## [REQUIREMENT]
Take the lines from the one bearing "if shape.isNull() or" to the one bearing "for member in", inclusive, and reproduce them exactly; include no other line.

↓

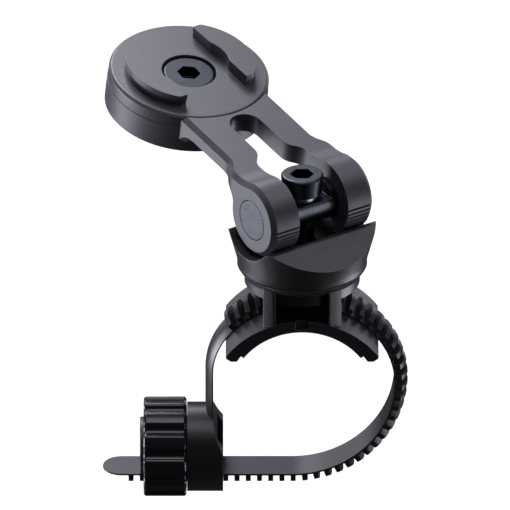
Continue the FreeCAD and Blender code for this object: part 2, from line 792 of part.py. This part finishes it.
def band(arcs, thickness, start):
    """Solid band over some arcs, run on straight from its first end to a start point."""
    first_in, first_out = on_arc(arcs[0], 0, arcs[0][3]), on_arc(arcs[0], thickness, arcs[0][3])
    last_in, last_out = on_arc(arcs[-1], 0, arcs[-1][4]), on_arc(arcs[-1], thickness, arcs[-1][4])
    near, far = V(start, 0, first_in.z), V(start, 0, first_out.z)
    edges = band_edges(arcs, 0) + band_edges(arcs, thickness) + [
        Part.makeLine(first_in, near), Part.makeLine(near, far), Part.makeLine(far, first_out),
        Part.makeLine(last_in, last_out)]
    wire = Part.Wire(Part.__sortEdges__(edges))
    return across_width(Part.Face(wire), size("strap_width"))


def tooth(at, outward):
    """One cross tooth on the band, its crest rounded so that it fits inside the worm."""
    crest_centre = size("strap_floor") - size("knob_axis_height")
    root, tip = size("tooth_root_width") / 2, size("tooth_tip_width") / 2
    low, high = size("band_thickness") / 2, crest_centre + size("tooth_reach") + 0.5
    corners = [V(-root, 0, low), V(root, 0, low), V(tip, 0, high), V(-tip, 0, high)]
    solid = across_width(Part.Face(Part.makePolygon(corners + corners[:1])), size("strap_width"))
    solid = solid.common(Part.makeCylinder(size("tooth_reach"), 4, V(-2, 0, crest_centre), AXIS_X))
    turn = math.degrees(math.atan2(outward.x, outward.z))
    solid.Placement = FreeCAD.Placement(at, R(AXIS_Y, turn))
    return solid


def root_section(at, outward):
    """Rounded section of the smooth root, on the inner surface at a point of the course."""
    half = size("strap_width") / 2
    edge, crown = size("root_edge_thickness"), size("root_thickness")
    spot = lambda y, lift: at + V(0, y, 0) + outward * lift
    return profile_face(spot(-half, 0), [
        ("line", spot(half, 0)), ("line", spot(half, edge)),
        ("arc", spot(0, crown), spot(-half, edge)), ("line", spot(-half, 0))])


def root_shape(arcs, end):
    """Smooth root of the strap over some arcs, run on straight down to a height."""
    pieces = []
    for arc in arcs:
        start = on_arc(arc, 0, arc[3])
        outward = on_arc(arc, 1, arc[3]) - start
        pieces.append(root_section(start, outward).revolve(
            V(arc[0], 0, arc[1]), V(0, -1, 0), arc[4] - arc[3]))
    last = on_arc(arcs[-1], 0, 180)
    pieces.append(root_section(last, V(-1, 0, 0)).extrude(V(0, 0, end - last.z)))
    return pieces[0].fuse(pieces[1:])


def tail_teeth():
    """Teeth of the strap's free end, from the last one on the tongue up to the split."""
    count = int((size("strap_split") - size("last_tooth")) / size("tooth_pitch") + 0.6)
    return [tooth(V(size("last_tooth") + index * size("tooth_pitch"), 0, size("strap_floor")),
                  V(0, 0, -1)) for index in range(count)]


def loop_teeth():
    """Teeth of the loop: along the straight run beside the housing, then over its arcs."""
    pitch = size("tooth_pitch")
    low, right, top, _ = strap_course()
    made = []
    along = size("first_loop_tooth")
    while along <= low[0]:
        made.append(tooth(V(along, 0, size("strap_floor")), V(0, 0, -1)))
        along += pitch
    travelled = along - low[0]
    for arc in (low, right, top[:4] + (size("teeth_start_angle"),)):
        reach = arc[2] + size("band_thickness")
        length = math.radians(arc[4] - arc[3]) * reach
        while travelled <= length:
            turn = arc[3] + math.degrees(travelled / reach)
            start = on_arc(arc, 0, turn)
            made.append(tooth(start, on_arc(arc, 1, turn) - start))
            travelled += pitch
        travelled -= length
    return made


def strap_shape():
    """Loop of the strap from the split round to its root, in one with the screw housing."""
    course = strap_course()
    low, right, top, left = course
    split = size("strap_split")
    toothed_top = top[:4] + (size("teeth_start_angle"),)
    smooth_top = top[:3] + (size("teeth_start_angle"), top[4])
    loop = band([low, right, toothed_top], size("band_thickness"), split)
    root = root_shape([smooth_top, left], size("knob_axis_height") + size("housing_radius") - 2)

    axis = size("knob_axis_height")
    length = size("housing_right") - size("housing_left")
    barrel = Part.makeCylinder(size("housing_radius"), length,
                               V(size("housing_left"), 0, axis), AXIS_X)
    width = size("housing_bay_width")
    drop = size("housing_bay_drop")
    bay = Part.makeBox(20, width, drop + size("housing_bay_rise"),
                       V(size("housing_left") + size("housing_wall"), -width / 2, axis - drop))
    hollow = Part.makeCylinder(size("saddle_cut_radius"), 60,
                               V(size("saddle_cut_x"), -30, size("saddle_cut_height")), AXIS_Y)
    slot = Part.makeBox(6, size("strap_width") + 0.8, drop - size("hub_flat"),
                        V(size("housing_left") - 1, -size("strap_width") / 2 - 0.4, axis - drop))
    spigot_hole = Part.makeCylinder(size("hub_spigot_radius"), 6,
                                    V(size("housing_left") - 1, 0, axis), AXIS_X)
    housing = barrel.cut([bay, hollow, slot, spigot_hole])
    return housing.fuse([root.cut(bay), loop] + loop_teeth()).removeSplitter()


def strap_tail_shape():
    """Free end of the strap, from the split out through the knob to its rounded tongue."""
    left, split = size("tongue_end"), size("strap_split")
    floor, width = size("strap_floor"), size("strap_width")
    corner = size("tongue_radius")
    tongue = Part.makeBox(split - left - 0.05, width, size("band_thickness"),
                          V(left, -width / 2, floor - size("band_thickness")))
    upright = [edge for edge in tongue.Edges
               if edge.BoundBox.ZLength > 0.1 and edge.BoundBox.XMax < left + 0.01]
    tongue = tongue.makeFillet(corner, upright)
    return tongue.fuse(tail_teeth()).removeSplitter()


strap = keep(doc.addObject("Part::Feature", "strap"), "strap")
strap.Shape = strap_shape()
strap_tail = keep(doc.addObject("Part::Feature", "strap_tail"), "strap_tail")
strap_tail.Shape = strap_tail_shape()

# ------------------------------------------------------------------ knob, worm sleeve and hub


def on_knob_axis(start):
    """Placement whose local Z runs along +X on the knob's axis, from a point of that axis."""
    return FreeCAD.Placement(V(size(start), 0, size("knob_axis_height")), ALONG_X)


knob_grip = new_body("knob_grip", on_knob_axis("knob_left"))
grip_circle = new_sketch(knob_grip, "grip_circle", "XY_Plane")
ring(grip_circle, "knob_radius")
pad(knob_grip, grip_circle, "knob_right - knob_left")
groove_sketch = new_sketch(knob_grip, "grip_groove", "XY_Plane", -1)
bind(groove_sketch, "AttachmentOffset.Rotation.Angle", "lobe_phase")
ring(groove_sketch, "groove_radius", "groove_offset")
groove = pocket(knob_grip, groove_sketch, "knob_right - knob_left + 2", reverse=True)
pattern = knob_grip.newObject("PartDesign::PolarPattern", "grip_grooves")
pattern.Originals = [groove]
pattern.Axis = (groove_sketch, ["N_Axis"])
pattern.Angle = 360
bind(pattern, "Occurrences", "groove_count")
knob_grip.Tip = pattern
doc.recompute()
for step_name, radius, chosen in (
        ("lobe_rounding", "groove_round", lambda edge: edge.BoundBox.ZLength > 1),
        ("end_rounding", "knob_edge", lambda edge: edge.BoundBox.ZLength < 0.01)):
    before = knob_grip.Tip
    rounding = knob_grip.newObject("PartDesign::Fillet", step_name)
    rounding.Base = (before, [f"Edge{index}" for index, edge in enumerate(before.Shape.Edges, 1)
                              if chosen(edge)])
    bind(rounding, "Radius", radius)
    knob_grip.Tip = rounding
    doc.recompute()
for step_name, radius, start, depth in (
        ("knob_mouth", "knob_mouth_radius", -1, 40),
        ("cap_recess", "knob_recess_radius", -1, "knob_recess_depth + 1"),
        ("worm_bore", "knob_bore_radius", "knob_end_wall + knob_recess_depth", 40)):
    step_sketch = new_sketch(knob_grip, step_name, "XY_Plane", start)
    ring(step_sketch, radius)
    pocket(knob_grip, step_sketch, depth, reverse=True)


def worm_sleeve_shape():
    """Threaded bush in local frame: right-hand ridge inside, which meets the strap's teeth."""
    length = size("worm_length")
    root, crest = size("worm_root_radius"), size("worm_crest_radius")
    half = size("worm_ridge_width") / 2
    pitch = size("tooth_pitch")
    turns_long = length + 2 * pitch
    helix = Part.makeHelix(pitch, turns_long, root)
    section = Part.makePolygon([V(root + 0.3, 0, -half - 0.1), V(root + 0.3, 0, half + 0.1),
                                V(crest, 0, half), V(crest, 0, -half),
                                V(root + 0.3, 0, -half - 0.1)])
    ridge_solid = Part.Wire(helix).makePipeShell([section], True, True)
    ridge_solid.translate(V(0, 0, -pitch))
    tube = Part.makeCylinder(size("knob_bore_radius"), length).cut(
        Part.makeCylinder(root, length))
    inside = Part.makeCylinder(size("knob_bore_radius") - 0.2, length)
    return tube.fuse(ridge_solid.common(inside))


worm_start = size("knob_left") + size("knob_end_wall") + size("knob_recess_depth") + 0.02
ridge_x = size("last_tooth") + size("tooth_pitch") / 2
worm_sleeve = keep(doc.addObject("Part::Feature", "worm_sleeve"), "worm_sleeve")
worm_sleeve.Shape = worm_sleeve_shape()
# The ridge passes a point straight below the axis once a turn: the sleeve is turned so that
# it does so midway between two teeth.
bottom_lag = ((ridge_x - worm_start) / size("tooth_pitch")) % 1 * 360
worm_sleeve.Placement = FreeCAD.Placement(
    V(worm_start, 0, size("knob_axis_height")), ALONG_X.multiply(R(AXIS_Z, -bottom_lag)))

knob_washer = new_body("knob_washer", on_knob_axis("knob_right"))
thrust_sketch = new_sketch(knob_washer, "thrust_circles", "XY_Plane", "-washer_recess_depth")
ring(thrust_sketch, "knob_bore_radius - 0.1")
ring(thrust_sketch, "washer_inner_radius")
pad(knob_washer, thrust_sketch, "washer_thickness")


def flat_cutter(name):
    """Cutter that leaves a flat on a round piece, parallel to the strap under it."""
    return box(name, (-60, -20, -60), (0, 20, "knob_axis_height - hub_flat"))


def hub_round(name, radius, left, right):
    return cylinder(name, radius, f"({right}) - ({left})", (left, 0, "knob_axis_height"), ALONG_X)


knob_hub = keep(cut(
    "knob_hub_solid",
    fuse("hub_blank",
         hub_round("hub_core", "hub_radius", "cap_right", "housing_left"),
         hub_round("hub_spigot", "hub_spigot_radius", "housing_left",
                   "housing_left + housing_wall")),
    flat_cutter("hub_flat_cutter"),
    hub_round("hub_socket", "cap_plug_radius", "cap_right - 1",
              "cap_right + cap_plug_length + 0.2")), "knob_hub")

hub_cap = keep(cut(
    "hub_cap_solid",
    fuse("cap_blank",
         hub_round("cap_rim", "cap_rim_radius", "cap_left", "cap_right"),
         hub_round("cap_collar", "cap_collar_radius", "cap_right - cap_collar_thickness",
                   "cap_right"),
         hub_round("cap_plug", "cap_plug_radius", "cap_right", "cap_right + cap_plug_length")),
    flat_cutter("cap_flat_cutter")), "hub_cap")

# ------------------------------------------------------------------ check and write

doc.recompute()
for item in doc.Objects:
    if {"Invalid", "Error"} & set(item.State):
        raise RuntimeError(f"{item.Label}: {item.State}")
os.makedirs("parts", exist_ok=True)
for name, item in parts.items():
    shape = item.Shape
    if shape.isNull() or not shape.isValid() or not shape.Solids:
        raise RuntimeError(name + " has no valid solid")
    shape.exportStep(f"parts/{name}.step")
    print(f"{name}: {len(shape.Solids)} solid, {shape.Volume:.1f} mm3")
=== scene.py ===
"""Looks of the handlebar phone mount: refined meshes, materials, soft studio light and camera.

Everything is in metres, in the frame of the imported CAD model: +Y along the handlebar, +Z up.
"""

import json
import math

import bmesh
import bpy
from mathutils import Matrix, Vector

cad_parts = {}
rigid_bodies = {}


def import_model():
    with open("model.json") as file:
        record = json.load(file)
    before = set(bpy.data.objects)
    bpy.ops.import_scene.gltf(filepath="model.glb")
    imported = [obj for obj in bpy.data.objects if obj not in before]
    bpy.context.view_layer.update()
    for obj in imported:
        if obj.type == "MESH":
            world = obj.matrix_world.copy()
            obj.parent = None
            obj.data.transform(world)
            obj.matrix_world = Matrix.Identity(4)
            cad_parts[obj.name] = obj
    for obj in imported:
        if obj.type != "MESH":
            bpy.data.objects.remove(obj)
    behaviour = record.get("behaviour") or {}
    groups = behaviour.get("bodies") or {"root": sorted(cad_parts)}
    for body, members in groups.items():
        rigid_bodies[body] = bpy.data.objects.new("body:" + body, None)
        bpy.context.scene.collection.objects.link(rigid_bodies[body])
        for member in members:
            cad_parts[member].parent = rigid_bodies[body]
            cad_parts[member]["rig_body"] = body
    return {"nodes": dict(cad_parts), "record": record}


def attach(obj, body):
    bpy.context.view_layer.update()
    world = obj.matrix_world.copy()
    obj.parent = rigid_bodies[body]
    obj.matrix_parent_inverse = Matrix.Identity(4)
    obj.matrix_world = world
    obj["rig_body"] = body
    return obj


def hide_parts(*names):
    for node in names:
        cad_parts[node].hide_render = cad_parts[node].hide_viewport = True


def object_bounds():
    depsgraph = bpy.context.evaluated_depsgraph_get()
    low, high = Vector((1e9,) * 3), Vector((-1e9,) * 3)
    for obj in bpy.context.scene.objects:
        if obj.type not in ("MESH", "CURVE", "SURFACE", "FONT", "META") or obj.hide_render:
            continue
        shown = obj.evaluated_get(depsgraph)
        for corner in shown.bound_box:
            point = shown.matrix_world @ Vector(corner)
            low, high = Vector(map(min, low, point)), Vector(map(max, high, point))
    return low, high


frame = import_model()
cad_low, cad_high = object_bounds()

MM = 0.001
SHARP_ANGLE = math.radians(28)
FLAT_ANGLE = math.radians(0.2)

# ------------------------------------------------------------------ meshes


def refined(node, width):
    """A copy of a CAD node with rounded edges, riding on the node's own body."""
    source = frame["nodes"][node]
    piece = source.copy()
    piece.data = source.data.copy()
    piece.name = piece.data.name = "look_" + node
    piece.parent = None
    for key in list(piece.keys()):
        del piece[key]
    bpy.context.scene.collection.objects.link(piece)
    mesh = bmesh.new()
    mesh.from_mesh(piece.data)
    bmesh.ops.remove_doubles(mesh, verts=mesh.verts, dist=0.002 * MM)
    bmesh.ops.dissolve_limit(mesh, angle_limit=FLAT_ANGLE, verts=mesh.verts, edges=mesh.edges)
    for face in mesh.faces:
        face.smooth = True
    for edge in mesh.edges:
        edge.smooth = edge.calc_face_angle(0) < SHARP_ANGLE
    mesh.to_mesh(piece.data)
    mesh.free()
    piece.data.update()
    if width:
        bevel = piece.modifiers.new("rounded edges", "BEVEL")
        bevel.width = width * MM
        bevel.segments = 2
        bevel.limit_method = "ANGLE"
        bevel.angle_limit = SHARP_ANGLE
        bevel.miter_outer = "MITER_ARC"
        bevel.use_clamp_overlap = True
    weigh = piece.modifiers.new("face normals", "WEIGHTED_NORMAL")
    weigh.keep_sharp = True
    weigh.weight = 80
    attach(piece, source["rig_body"])
    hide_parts(node)
    return piece


# ------------------------------------------------------------------ materials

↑

## [COMPLETE RESPONSE]
    if shape.isNull() or not shape.isValid() or not shape.Solids:
        raise RuntimeError(name + " has no valid solid")
    shape.exportStep(f"parts/{name}.step")
    print(f"{name}: {len(shape.Solids)} solid, {shape.Volume:.1f} mm3")
=== scene.py ===
"""Looks of the handlebar phone mount: refined meshes, materials, soft studio light and camera.

Everything is in metres, in the frame of the imported CAD model: +Y along the handlebar, +Z up.
"""

import json
import math

import bmesh
import bpy
from mathutils import Matrix, Vector

cad_parts = {}
rigid_bodies = {}


def import_model():
    with open("model.json") as file:
        record = json.load(file)
    before = set(bpy.data.objects)
    bpy.ops.import_scene.gltf(filepath="model.glb")
    imported = [obj for obj in bpy.data.objects if obj not in before]
    bpy.context.view_layer.update()
    for obj in imported:
        if obj.type == "MESH":
            world = obj.matrix_world.copy()
            obj.parent = None
            obj.data.transform(world)
            obj.matrix_world = Matrix.Identity(4)
            cad_parts[obj.name] = obj
    for obj in imported:
        if obj.type != "MESH":
            bpy.data.objects.remove(obj)
    behaviour = record.get("behaviour") or {}
    groups = behaviour.get("bodies") or {"root": sorted(cad_parts)}
    for body, members in groups.items():
        rigid_bodies[body] = bpy.data.objects.new("body:" + body, None)
        bpy.context.scene.collection.objects.link(rigid_bodies[body])
        for member in members:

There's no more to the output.